== Exercise goal ==
Quote verbatim every line from the line containing "block_top = shade_floor_top" to the line containing "bpy.data.objects.remove(obj)", inclusive of both, and no other line.

== Supplied information ==
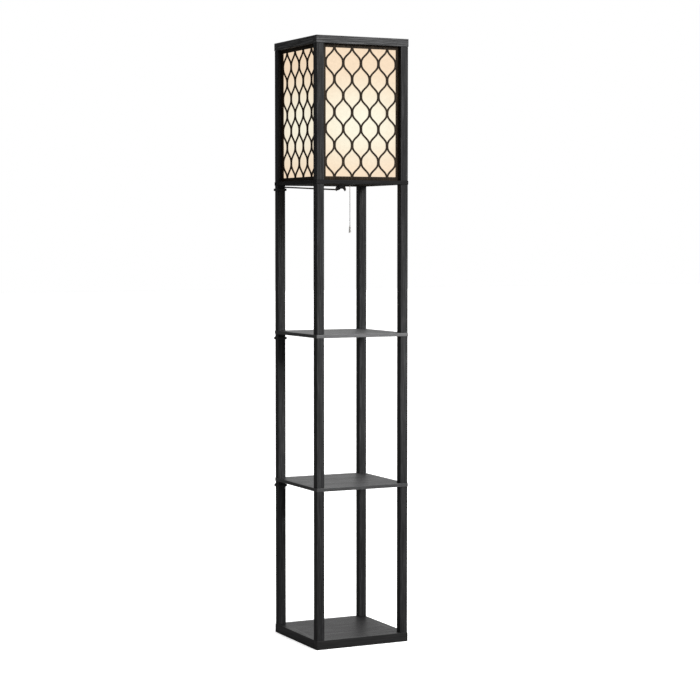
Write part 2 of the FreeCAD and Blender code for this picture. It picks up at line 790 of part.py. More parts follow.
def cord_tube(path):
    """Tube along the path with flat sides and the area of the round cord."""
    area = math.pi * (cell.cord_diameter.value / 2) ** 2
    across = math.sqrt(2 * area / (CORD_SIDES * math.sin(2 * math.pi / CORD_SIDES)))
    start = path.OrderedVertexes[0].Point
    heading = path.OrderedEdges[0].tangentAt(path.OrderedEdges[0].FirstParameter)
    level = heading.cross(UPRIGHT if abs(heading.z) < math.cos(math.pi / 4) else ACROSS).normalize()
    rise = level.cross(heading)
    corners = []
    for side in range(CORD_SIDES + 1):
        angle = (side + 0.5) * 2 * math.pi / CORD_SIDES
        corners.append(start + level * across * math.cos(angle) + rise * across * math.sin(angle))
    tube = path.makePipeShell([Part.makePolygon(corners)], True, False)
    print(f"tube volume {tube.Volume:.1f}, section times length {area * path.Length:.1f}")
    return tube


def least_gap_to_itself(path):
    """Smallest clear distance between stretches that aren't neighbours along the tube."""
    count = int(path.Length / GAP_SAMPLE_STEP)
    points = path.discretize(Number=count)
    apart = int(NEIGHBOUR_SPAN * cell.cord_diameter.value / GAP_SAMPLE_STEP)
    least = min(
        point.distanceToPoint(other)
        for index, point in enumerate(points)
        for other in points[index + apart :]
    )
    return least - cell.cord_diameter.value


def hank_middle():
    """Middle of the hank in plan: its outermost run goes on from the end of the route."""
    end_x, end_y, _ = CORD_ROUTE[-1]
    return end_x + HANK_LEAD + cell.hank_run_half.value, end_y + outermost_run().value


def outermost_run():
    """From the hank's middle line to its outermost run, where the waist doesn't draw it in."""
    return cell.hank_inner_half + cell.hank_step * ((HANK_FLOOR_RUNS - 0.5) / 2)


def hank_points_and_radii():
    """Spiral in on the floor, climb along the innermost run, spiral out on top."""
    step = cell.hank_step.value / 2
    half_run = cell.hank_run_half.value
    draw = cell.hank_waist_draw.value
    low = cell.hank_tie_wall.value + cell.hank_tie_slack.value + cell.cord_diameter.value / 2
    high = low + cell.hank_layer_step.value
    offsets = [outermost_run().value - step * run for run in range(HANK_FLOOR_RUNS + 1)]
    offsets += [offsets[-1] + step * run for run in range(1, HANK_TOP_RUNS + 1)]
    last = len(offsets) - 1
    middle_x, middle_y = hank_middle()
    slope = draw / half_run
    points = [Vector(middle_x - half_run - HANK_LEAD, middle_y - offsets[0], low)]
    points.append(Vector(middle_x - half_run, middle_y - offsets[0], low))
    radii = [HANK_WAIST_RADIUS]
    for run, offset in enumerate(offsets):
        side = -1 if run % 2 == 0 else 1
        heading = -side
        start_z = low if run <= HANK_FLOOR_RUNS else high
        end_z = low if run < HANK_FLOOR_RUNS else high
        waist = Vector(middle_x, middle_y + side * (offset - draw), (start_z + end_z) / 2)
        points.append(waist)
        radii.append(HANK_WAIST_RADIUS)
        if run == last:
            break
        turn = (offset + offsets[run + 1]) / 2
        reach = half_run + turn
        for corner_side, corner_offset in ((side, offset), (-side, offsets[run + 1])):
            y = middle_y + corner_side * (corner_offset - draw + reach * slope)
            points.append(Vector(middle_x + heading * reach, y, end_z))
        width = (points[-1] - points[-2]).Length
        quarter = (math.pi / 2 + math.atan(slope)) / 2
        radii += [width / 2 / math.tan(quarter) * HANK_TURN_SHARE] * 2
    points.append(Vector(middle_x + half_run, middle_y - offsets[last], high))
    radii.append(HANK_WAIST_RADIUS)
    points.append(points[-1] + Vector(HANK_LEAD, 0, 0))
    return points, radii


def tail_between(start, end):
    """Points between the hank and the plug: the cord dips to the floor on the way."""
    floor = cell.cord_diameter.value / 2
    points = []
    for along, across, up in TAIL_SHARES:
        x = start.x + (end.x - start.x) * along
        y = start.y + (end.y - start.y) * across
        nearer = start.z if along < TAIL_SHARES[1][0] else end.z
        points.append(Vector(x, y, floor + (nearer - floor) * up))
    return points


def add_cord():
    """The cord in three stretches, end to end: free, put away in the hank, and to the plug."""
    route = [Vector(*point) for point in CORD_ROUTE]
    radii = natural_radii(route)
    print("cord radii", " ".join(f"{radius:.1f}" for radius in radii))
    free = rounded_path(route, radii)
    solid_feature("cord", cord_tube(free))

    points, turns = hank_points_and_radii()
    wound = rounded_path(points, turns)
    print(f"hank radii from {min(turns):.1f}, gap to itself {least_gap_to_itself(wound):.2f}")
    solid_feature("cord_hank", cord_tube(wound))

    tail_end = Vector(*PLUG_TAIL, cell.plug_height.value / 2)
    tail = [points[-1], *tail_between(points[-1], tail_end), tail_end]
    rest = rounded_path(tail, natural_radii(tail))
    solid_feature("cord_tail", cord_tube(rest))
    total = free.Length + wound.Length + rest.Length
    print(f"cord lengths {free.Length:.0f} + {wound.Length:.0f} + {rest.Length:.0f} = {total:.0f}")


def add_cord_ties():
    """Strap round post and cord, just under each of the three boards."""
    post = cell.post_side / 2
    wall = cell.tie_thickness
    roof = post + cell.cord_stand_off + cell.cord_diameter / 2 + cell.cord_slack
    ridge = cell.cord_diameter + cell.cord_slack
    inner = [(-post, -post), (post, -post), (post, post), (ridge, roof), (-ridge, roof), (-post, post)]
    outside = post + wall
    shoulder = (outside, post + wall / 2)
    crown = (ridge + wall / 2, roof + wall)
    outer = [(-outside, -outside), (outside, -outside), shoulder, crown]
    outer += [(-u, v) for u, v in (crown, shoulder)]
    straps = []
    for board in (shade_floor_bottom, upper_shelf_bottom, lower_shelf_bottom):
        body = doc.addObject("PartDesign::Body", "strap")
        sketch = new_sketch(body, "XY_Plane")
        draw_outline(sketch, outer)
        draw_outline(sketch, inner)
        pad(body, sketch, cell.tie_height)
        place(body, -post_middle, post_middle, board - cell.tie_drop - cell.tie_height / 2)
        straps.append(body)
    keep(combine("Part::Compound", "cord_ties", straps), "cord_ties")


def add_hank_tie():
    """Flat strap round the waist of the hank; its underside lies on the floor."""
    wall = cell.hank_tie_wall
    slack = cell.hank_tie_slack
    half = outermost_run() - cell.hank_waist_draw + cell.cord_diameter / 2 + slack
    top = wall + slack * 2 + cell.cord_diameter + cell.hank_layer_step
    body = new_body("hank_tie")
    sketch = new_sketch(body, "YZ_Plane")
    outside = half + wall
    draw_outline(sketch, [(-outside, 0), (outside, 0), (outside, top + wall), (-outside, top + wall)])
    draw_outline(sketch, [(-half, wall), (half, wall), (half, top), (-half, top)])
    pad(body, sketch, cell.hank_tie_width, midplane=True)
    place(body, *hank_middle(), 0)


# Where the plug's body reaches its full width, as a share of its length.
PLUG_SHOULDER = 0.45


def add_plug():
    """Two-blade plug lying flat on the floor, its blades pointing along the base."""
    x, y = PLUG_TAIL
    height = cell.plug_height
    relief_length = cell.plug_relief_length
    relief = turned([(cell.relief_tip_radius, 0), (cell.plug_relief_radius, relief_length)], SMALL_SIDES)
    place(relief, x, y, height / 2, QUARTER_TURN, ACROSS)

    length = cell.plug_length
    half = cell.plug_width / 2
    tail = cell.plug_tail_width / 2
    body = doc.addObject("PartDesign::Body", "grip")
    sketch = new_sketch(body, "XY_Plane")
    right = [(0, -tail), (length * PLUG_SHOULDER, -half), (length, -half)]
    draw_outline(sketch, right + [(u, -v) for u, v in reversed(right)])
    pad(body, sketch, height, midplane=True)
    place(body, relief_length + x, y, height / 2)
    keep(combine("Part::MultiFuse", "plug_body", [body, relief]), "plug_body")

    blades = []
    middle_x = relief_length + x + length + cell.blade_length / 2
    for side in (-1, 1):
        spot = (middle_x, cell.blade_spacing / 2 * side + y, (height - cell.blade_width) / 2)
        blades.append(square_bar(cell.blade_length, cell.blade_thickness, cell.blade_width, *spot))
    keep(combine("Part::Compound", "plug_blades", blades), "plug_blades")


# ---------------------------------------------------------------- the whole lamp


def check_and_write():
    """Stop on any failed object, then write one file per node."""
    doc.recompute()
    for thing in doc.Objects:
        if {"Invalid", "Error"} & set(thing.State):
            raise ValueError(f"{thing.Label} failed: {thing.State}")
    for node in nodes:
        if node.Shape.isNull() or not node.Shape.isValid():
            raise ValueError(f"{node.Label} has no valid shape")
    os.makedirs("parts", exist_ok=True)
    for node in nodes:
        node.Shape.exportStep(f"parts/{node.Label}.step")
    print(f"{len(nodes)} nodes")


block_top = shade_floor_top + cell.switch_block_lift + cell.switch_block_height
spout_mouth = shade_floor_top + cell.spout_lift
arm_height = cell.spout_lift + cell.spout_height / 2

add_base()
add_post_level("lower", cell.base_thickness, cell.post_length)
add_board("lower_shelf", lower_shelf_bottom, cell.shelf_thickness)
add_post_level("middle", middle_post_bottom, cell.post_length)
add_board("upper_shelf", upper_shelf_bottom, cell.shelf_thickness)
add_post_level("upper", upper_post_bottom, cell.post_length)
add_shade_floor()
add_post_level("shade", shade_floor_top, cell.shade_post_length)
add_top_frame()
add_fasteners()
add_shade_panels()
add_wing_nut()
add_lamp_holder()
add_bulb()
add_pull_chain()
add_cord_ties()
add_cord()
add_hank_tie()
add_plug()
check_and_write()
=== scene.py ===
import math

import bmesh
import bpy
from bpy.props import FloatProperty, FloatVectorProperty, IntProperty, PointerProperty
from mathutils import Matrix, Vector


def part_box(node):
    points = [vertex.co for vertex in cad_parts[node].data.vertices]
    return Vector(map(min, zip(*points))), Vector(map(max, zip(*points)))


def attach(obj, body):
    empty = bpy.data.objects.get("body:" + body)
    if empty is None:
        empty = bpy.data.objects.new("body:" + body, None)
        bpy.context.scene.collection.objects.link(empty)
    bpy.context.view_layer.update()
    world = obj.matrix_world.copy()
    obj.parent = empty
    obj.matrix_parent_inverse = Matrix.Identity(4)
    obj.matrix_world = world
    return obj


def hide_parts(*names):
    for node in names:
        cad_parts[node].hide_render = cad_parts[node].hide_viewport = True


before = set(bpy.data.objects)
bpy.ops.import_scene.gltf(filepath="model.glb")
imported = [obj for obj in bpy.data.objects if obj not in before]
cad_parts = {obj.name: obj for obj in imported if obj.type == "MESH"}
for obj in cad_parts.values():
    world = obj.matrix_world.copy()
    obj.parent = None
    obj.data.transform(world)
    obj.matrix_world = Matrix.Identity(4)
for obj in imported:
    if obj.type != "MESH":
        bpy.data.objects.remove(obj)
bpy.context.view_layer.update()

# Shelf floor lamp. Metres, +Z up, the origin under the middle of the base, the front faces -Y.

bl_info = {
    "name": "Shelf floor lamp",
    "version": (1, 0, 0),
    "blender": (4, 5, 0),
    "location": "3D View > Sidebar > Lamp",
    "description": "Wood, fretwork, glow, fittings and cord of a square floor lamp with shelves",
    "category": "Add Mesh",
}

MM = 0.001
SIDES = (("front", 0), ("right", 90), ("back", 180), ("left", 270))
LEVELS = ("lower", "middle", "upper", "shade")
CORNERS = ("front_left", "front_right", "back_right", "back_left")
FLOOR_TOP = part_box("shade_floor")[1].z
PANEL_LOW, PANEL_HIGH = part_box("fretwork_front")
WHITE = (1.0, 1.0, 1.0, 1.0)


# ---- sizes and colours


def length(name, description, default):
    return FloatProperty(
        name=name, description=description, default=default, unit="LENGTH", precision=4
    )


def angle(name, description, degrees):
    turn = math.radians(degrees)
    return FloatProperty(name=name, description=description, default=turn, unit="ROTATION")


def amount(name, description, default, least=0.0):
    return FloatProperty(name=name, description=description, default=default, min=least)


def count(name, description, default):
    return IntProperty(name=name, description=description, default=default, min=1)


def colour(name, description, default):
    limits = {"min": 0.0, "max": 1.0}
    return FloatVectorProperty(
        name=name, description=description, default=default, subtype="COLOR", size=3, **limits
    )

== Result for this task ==
block_top = shade_floor_top + cell.switch_block_lift + cell.switch_block_height
spout_mouth = shade_floor_top + cell.spout_lift
arm_height = cell.spout_lift + cell.spout_height / 2

add_base()
add_post_level("lower", cell.base_thickness, cell.post_length)
add_board("lower_shelf", lower_shelf_bottom, cell.shelf_thickness)
add_post_level("middle", middle_post_bottom, cell.post_length)
add_board("upper_shelf", upper_shelf_bottom, cell.shelf_thickness)
add_post_level("upper", upper_post_bottom, cell.post_length)
add_shade_floor()
add_post_level("shade", shade_floor_top, cell.shade_post_length)
add_top_frame()
add_fasteners()
add_shade_panels()
add_wing_nut()
add_lamp_holder()
add_bulb()
add_pull_chain()
add_cord_ties()
add_cord()
add_hank_tie()
add_plug()
check_and_write()
=== scene.py ===
import math

import bmesh
import bpy
from bpy.props import FloatProperty, FloatVectorProperty, IntProperty, PointerProperty
from mathutils import Matrix, Vector


def part_box(node):
    points = [vertex.co for vertex in cad_parts[node].data.vertices]
    return Vector(map(min, zip(*points))), Vector(map(max, zip(*points)))


def attach(obj, body):
    empty = bpy.data.objects.get("body:" + body)
    if empty is None:
        empty = bpy.data.objects.new("body:" + body, None)
        bpy.context.scene.collection.objects.link(empty)
    bpy.context.view_layer.update()
    world = obj.matrix_world.copy()
    obj.parent = empty
    obj.matrix_parent_inverse = Matrix.Identity(4)
    obj.matrix_world = world
    return obj


def hide_parts(*names):
    for node in names:
        cad_parts[node].hide_render = cad_parts[node].hide_viewport = True


before = set(bpy.data.objects)
bpy.ops.import_scene.gltf(filepath="model.glb")
imported = [obj for obj in bpy.data.objects if obj not in before]
cad_parts = {obj.name: obj for obj in imported if obj.type == "MESH"}
for obj in cad_parts.values():
    world = obj.matrix_world.copy()
    obj.parent = None
    obj.data.transform(world)
    obj.matrix_world = Matrix.Identity(4)
for obj in imported:
    if obj.type != "MESH":
        bpy.data.objects.remove(obj)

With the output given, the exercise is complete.